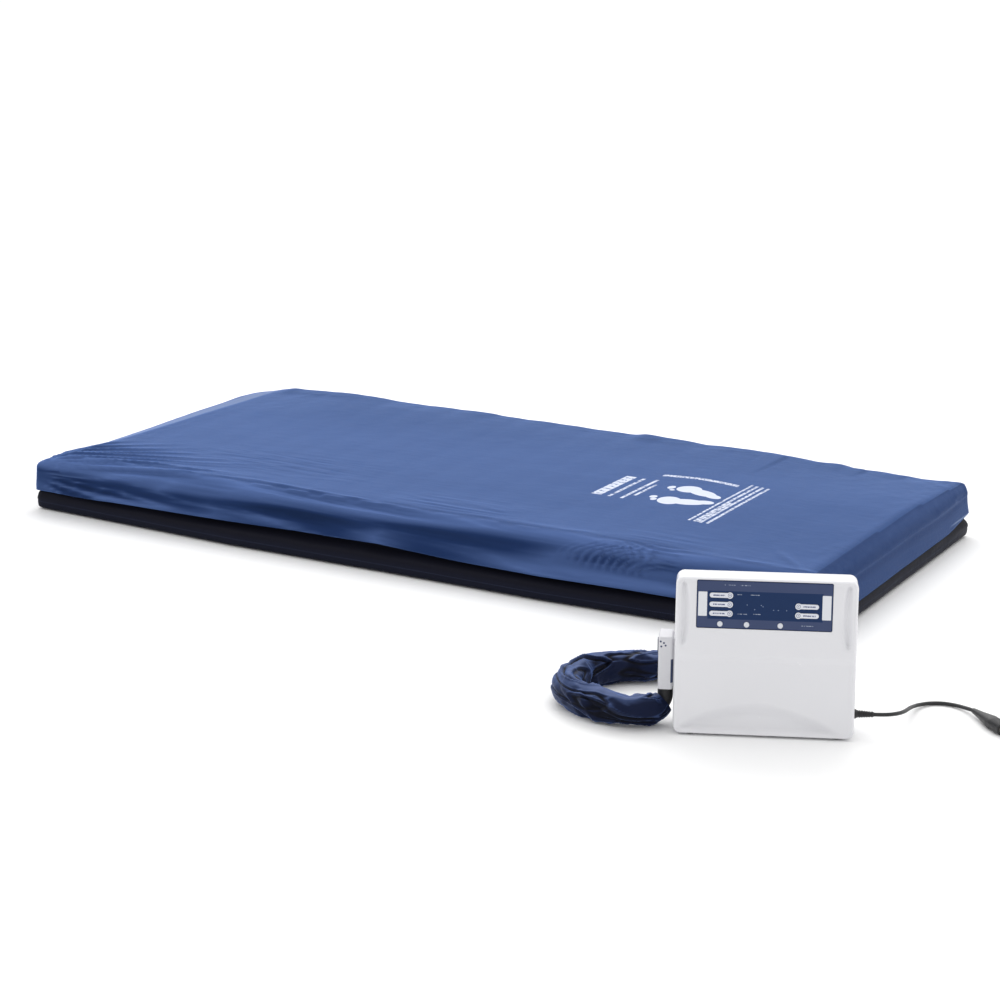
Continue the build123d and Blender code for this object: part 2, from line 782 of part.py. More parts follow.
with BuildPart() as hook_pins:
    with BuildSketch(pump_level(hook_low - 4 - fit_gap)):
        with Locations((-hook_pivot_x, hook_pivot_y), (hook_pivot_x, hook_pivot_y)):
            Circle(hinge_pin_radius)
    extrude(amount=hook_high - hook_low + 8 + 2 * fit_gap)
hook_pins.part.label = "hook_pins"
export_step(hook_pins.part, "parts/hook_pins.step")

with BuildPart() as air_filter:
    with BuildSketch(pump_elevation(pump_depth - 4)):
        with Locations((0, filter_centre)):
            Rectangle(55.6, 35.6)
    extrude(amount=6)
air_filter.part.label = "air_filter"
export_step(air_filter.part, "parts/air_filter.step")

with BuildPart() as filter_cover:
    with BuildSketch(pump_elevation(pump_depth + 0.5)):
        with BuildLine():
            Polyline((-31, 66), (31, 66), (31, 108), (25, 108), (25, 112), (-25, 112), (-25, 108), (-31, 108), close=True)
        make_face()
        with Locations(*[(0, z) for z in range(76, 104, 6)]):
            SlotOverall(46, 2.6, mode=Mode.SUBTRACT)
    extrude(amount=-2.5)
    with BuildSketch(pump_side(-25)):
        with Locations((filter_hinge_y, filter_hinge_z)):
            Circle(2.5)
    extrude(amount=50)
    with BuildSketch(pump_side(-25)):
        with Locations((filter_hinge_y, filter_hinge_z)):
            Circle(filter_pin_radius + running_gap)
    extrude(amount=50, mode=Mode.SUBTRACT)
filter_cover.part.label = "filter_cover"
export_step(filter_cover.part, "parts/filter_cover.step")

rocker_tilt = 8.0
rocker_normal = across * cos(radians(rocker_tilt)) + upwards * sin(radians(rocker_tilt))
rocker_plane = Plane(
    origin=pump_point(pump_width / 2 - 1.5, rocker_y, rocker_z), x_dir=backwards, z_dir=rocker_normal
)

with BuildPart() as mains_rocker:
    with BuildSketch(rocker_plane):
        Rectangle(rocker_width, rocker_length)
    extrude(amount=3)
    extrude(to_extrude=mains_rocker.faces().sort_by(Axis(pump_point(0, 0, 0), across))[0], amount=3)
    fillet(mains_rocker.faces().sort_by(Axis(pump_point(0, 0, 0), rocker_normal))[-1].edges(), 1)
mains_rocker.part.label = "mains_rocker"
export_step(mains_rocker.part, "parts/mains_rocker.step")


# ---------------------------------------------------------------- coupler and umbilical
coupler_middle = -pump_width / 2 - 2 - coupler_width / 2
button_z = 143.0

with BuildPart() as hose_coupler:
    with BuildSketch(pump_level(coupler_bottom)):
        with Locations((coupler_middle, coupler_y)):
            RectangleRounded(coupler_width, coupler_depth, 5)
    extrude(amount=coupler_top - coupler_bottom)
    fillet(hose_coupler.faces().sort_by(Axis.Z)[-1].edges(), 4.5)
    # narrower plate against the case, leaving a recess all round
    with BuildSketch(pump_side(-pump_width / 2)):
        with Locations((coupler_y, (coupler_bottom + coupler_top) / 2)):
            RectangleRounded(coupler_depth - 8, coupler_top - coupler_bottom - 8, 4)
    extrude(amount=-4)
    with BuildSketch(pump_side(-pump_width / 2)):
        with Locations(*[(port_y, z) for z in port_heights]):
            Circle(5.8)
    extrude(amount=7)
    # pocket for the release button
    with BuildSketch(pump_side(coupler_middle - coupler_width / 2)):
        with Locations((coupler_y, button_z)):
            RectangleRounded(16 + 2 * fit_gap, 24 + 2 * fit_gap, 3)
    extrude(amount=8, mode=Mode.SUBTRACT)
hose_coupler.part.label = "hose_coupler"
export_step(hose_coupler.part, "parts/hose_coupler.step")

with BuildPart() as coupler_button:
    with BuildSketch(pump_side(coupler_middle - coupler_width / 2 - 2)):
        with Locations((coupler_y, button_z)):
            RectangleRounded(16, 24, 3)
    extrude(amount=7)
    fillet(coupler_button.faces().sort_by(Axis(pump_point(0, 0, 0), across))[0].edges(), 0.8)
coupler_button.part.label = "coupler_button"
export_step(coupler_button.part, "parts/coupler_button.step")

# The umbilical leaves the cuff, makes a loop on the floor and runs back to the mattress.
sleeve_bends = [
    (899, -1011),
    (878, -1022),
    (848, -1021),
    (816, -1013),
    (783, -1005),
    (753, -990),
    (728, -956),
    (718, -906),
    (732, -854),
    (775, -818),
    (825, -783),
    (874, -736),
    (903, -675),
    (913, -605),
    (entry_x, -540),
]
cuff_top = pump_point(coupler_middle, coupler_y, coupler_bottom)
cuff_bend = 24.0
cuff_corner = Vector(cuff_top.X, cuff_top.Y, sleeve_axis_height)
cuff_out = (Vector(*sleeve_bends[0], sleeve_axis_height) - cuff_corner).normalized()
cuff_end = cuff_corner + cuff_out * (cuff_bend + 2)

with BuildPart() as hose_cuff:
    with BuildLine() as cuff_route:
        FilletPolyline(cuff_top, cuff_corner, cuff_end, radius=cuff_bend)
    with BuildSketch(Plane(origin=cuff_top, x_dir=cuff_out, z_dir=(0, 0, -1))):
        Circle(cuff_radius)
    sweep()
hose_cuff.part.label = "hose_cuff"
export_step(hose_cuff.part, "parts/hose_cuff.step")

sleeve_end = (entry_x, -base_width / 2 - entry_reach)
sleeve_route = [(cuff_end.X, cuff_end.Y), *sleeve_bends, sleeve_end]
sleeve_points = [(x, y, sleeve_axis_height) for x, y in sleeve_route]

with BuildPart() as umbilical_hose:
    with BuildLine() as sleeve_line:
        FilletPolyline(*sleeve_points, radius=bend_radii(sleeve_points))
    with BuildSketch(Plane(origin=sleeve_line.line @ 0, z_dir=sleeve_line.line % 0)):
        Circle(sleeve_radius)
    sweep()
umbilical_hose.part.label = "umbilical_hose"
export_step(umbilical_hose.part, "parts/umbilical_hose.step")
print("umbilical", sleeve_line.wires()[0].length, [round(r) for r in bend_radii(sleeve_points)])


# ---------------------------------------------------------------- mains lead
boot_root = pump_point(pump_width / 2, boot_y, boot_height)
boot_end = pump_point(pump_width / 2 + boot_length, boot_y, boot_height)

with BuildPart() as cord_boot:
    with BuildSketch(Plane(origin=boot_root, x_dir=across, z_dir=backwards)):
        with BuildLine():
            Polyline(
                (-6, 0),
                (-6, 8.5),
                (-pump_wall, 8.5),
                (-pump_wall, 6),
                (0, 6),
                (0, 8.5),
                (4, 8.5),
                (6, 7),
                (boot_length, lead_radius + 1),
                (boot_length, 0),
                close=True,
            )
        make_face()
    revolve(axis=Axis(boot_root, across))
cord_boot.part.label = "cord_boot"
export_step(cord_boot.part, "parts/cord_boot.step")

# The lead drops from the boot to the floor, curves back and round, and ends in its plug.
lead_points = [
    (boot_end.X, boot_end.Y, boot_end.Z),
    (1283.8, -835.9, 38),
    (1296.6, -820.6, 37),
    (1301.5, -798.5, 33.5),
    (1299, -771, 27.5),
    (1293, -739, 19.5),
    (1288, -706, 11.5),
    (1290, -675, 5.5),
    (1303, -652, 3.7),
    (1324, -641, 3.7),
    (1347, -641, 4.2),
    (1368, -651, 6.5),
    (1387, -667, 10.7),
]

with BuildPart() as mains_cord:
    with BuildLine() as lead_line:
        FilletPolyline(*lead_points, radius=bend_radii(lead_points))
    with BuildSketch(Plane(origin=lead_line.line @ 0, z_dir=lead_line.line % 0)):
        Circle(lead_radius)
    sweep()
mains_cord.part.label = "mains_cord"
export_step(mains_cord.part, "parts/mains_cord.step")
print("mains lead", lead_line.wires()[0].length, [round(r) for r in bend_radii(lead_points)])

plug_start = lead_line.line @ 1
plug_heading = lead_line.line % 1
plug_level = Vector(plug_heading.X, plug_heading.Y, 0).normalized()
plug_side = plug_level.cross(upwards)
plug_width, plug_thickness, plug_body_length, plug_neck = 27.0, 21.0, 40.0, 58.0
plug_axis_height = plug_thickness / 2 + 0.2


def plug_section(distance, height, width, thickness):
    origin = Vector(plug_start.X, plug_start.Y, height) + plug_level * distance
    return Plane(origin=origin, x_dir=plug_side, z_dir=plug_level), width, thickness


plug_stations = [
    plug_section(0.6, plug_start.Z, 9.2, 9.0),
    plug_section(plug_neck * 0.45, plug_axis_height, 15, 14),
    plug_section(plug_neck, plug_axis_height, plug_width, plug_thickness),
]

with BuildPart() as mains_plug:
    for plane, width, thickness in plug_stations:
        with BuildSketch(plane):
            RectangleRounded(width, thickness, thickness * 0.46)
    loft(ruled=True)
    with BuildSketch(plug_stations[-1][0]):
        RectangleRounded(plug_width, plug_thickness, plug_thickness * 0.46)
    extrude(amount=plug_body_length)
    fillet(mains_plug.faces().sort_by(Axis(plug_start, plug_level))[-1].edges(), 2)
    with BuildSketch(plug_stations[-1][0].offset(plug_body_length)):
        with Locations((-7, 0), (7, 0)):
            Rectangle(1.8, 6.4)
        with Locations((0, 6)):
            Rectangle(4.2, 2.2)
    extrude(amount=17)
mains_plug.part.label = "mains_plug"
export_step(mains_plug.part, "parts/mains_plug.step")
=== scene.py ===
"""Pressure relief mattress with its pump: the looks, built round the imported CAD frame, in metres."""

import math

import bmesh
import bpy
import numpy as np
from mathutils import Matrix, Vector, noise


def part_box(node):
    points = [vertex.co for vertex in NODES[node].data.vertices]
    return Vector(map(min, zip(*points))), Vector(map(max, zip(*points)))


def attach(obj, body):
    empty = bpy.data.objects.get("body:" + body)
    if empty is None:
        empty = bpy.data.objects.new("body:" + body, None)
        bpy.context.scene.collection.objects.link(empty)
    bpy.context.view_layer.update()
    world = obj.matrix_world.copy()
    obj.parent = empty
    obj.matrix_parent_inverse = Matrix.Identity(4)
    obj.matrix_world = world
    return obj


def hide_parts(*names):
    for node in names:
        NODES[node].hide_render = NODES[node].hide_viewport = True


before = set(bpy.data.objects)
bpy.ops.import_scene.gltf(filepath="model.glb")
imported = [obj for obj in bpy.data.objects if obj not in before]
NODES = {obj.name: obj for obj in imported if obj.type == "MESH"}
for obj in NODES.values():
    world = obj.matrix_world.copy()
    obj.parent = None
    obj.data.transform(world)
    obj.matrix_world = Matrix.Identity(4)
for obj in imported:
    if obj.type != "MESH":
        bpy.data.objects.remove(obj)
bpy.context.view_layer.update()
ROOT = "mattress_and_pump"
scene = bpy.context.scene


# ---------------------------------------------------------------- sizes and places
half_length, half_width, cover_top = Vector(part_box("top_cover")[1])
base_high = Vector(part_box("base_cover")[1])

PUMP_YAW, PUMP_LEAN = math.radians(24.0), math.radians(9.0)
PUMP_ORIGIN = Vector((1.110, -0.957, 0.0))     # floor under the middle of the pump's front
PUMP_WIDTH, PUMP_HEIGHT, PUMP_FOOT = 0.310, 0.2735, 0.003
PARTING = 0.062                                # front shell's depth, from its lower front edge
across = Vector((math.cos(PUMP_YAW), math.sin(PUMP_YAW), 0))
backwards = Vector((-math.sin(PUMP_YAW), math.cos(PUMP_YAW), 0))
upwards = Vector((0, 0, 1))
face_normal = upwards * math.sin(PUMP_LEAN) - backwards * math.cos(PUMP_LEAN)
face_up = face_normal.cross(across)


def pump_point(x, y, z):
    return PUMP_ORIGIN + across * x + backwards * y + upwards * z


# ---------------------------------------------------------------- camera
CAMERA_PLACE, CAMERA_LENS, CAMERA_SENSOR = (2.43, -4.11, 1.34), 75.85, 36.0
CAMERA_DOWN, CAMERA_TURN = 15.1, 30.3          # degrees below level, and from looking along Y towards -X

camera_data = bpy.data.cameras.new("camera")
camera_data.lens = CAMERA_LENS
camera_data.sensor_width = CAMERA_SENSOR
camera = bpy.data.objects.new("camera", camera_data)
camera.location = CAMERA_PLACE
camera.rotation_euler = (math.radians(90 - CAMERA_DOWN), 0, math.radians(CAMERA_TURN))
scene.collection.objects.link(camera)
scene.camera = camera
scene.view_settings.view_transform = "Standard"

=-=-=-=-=

(DIRECTION) Quote word for word every line from the one that has "points = [vertex.co" through the one that has "bpy.context.scene.collection.objects.link(empty)".

(ANSWER FOR THIS EXERCISE)
    points = [vertex.co for vertex in NODES[node].data.vertices]
    return Vector(map(min, zip(*points))), Vector(map(max, zip(*points)))


def attach(obj, body):
    empty = bpy.data.objects.get("body:" + body)
    if empty is None:
        empty = bpy.data.objects.new("body:" + body, None)
        bpy.context.scene.collection.objects.link(empty)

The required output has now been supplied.